Fine-Tuning Custom Models

Depends on Scale

For lightweight fine-tuning (LoRA, DreamBooth), Replicate is simpler. For large-scale fine-tuning requiring custom training loops, multi-GPU setups, or specific hardware, CoreWeave provides the necessary control.

Enterprise AI Platform

CoreWeave

CoreWeave's Mission Control, fleet management, committed-use pricing, and Kubernetes-native architecture serve enterprise requirements for governance, security, and cost control at scale.

Bursty or Low-Volume Inference

Replicate

Scale-to-zero means you pay nothing when idle. For applications with unpredictable traffic or modest volume, Replicate's per-second billing avoids the waste of reserved GPU capacity.

Multi-Model AI Pipelines

Replicate

Chaining multiple models (e.g., text-to-image then upscaling then captioning) is straightforward with Replicate's API. On CoreWeave, you'd need to deploy and orchestrate each model yourself.

The Bottom Line

CoreWeave and Replicate are not competitors — they are complementary layers of the AI stack serving different needs. CoreWeave is infrastructure; Replicate is a platform built on top of infrastructure like it. The question isn't which is better, but which layer your workload demands.

If you are training models, need dedicated GPU clusters, or run high-volume inference with predictable demand, CoreWeave is the clear choice. Its bare-metal performance, NVIDIA hardware roadmap (B300 today, Vera Rubin in late 2026), and aggressive scaling make it the leading independent GPU cloud for serious AI workloads. The absence of egress fees and availability of committed-use discounts further strengthen its position for cost-conscious enterprises.
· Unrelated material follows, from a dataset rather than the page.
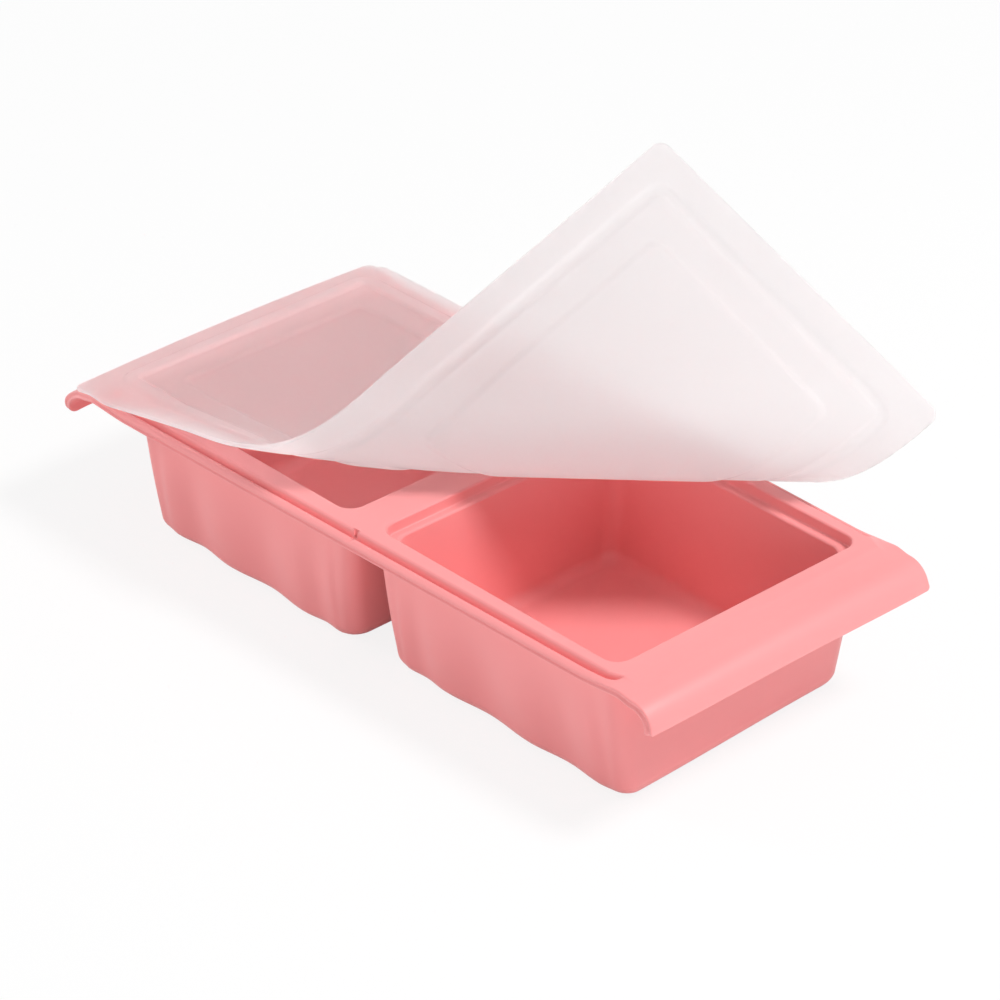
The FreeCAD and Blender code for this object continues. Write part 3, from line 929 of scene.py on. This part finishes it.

If you are a developer or product team deploying open-source models, building AI-powered features, or running bursty inference workloads, Replicate — now backed by Cloudflare's global network — is the faster, simpler, and often cheaper path to production. Its 50,000+ model library and per-second billing remove the operational overhead that keeps many teams from shipping AI features. For most startups and product teams, Replicate is where you start; CoreWeave is where you graduate when scale demands it.